## Start Data shown
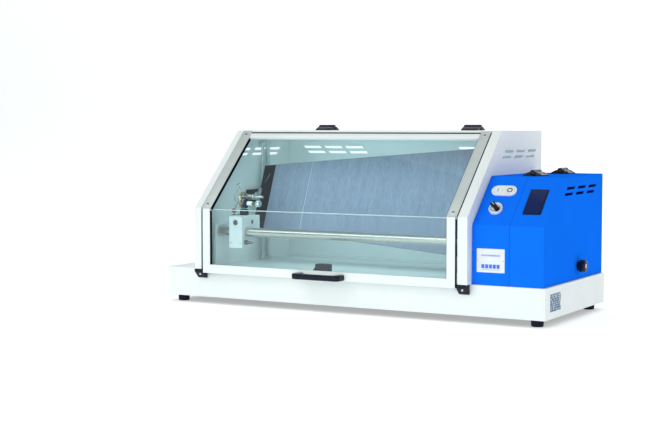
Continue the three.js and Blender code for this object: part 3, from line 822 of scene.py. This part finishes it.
## End Data shown
## Start Data shown
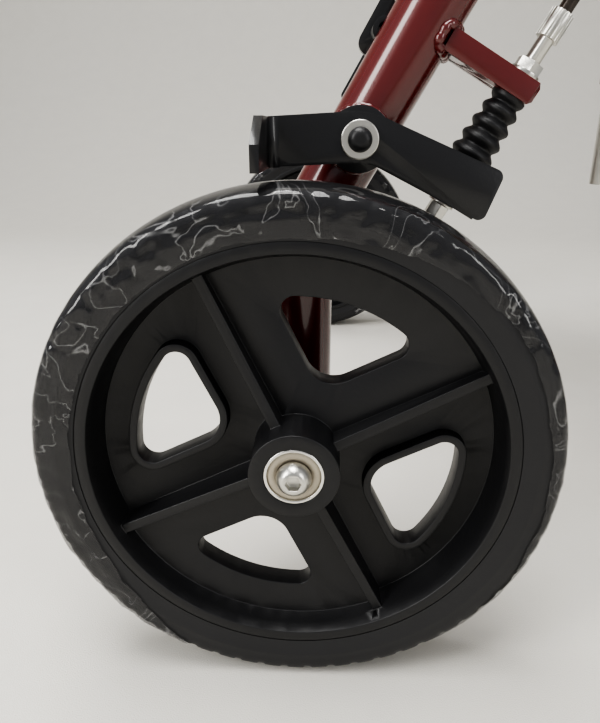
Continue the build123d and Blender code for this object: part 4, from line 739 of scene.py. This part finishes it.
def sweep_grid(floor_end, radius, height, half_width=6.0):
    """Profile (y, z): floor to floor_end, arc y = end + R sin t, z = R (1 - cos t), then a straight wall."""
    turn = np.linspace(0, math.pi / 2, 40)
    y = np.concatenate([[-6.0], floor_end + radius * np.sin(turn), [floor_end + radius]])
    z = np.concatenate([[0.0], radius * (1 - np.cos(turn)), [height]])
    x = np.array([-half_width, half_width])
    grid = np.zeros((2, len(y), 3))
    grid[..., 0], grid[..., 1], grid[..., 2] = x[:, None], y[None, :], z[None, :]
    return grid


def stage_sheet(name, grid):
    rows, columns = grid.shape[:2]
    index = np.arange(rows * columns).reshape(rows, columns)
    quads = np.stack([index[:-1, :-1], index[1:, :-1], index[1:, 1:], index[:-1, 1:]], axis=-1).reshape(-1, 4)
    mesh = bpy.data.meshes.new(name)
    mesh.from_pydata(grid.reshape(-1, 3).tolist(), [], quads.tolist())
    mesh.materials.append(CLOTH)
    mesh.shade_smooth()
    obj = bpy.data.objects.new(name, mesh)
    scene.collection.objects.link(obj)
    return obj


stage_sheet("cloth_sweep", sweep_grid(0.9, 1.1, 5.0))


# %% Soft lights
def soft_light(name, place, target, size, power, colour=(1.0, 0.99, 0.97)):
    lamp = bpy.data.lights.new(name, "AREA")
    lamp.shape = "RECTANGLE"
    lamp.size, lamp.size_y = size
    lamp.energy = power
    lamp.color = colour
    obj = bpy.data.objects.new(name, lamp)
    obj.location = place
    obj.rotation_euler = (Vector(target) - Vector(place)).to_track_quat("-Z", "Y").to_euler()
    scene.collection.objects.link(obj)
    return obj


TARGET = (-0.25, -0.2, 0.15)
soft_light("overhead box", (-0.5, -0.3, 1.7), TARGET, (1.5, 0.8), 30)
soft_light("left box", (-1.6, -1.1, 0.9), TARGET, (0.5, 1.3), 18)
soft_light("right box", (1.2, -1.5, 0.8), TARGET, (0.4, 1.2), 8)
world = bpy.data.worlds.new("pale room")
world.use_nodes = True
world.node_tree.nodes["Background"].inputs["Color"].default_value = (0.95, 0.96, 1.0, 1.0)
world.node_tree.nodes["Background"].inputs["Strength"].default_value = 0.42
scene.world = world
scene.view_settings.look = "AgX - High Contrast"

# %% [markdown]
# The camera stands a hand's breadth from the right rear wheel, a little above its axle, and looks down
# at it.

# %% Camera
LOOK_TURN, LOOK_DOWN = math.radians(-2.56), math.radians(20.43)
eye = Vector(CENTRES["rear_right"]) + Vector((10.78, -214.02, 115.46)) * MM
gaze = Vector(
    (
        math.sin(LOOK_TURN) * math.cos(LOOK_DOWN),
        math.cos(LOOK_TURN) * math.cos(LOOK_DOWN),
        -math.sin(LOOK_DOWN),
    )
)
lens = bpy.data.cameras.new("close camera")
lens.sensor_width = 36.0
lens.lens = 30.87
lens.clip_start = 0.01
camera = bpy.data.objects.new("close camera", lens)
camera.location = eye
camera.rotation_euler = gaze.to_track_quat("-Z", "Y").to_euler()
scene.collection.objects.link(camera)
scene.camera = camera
## End Data shown
Output exactly the lines running from the line containing "Continue the build123d" through the line containing "return grid", and only those lines.

Continue the build123d and Blender code for this object: part 4, from line 739 of scene.py. This part finishes it.
def sweep_grid(floor_end, radius, height, half_width=6.0):
    """Profile (y, z): floor to floor_end, arc y = end + R sin t, z = R (1 - cos t), then a straight wall."""
    turn = np.linspace(0, math.pi / 2, 40)
    y = np.concatenate([[-6.0], floor_end + radius * np.sin(turn), [floor_end + radius]])
    z = np.concatenate([[0.0], radius * (1 - np.cos(turn)), [height]])
    x = np.array([-half_width, half_width])
    grid = np.zeros((2, len(y), 3))
    grid[..., 0], grid[..., 1], grid[..., 2] = x[:, None], y[None, :], z[None, :]
    return grid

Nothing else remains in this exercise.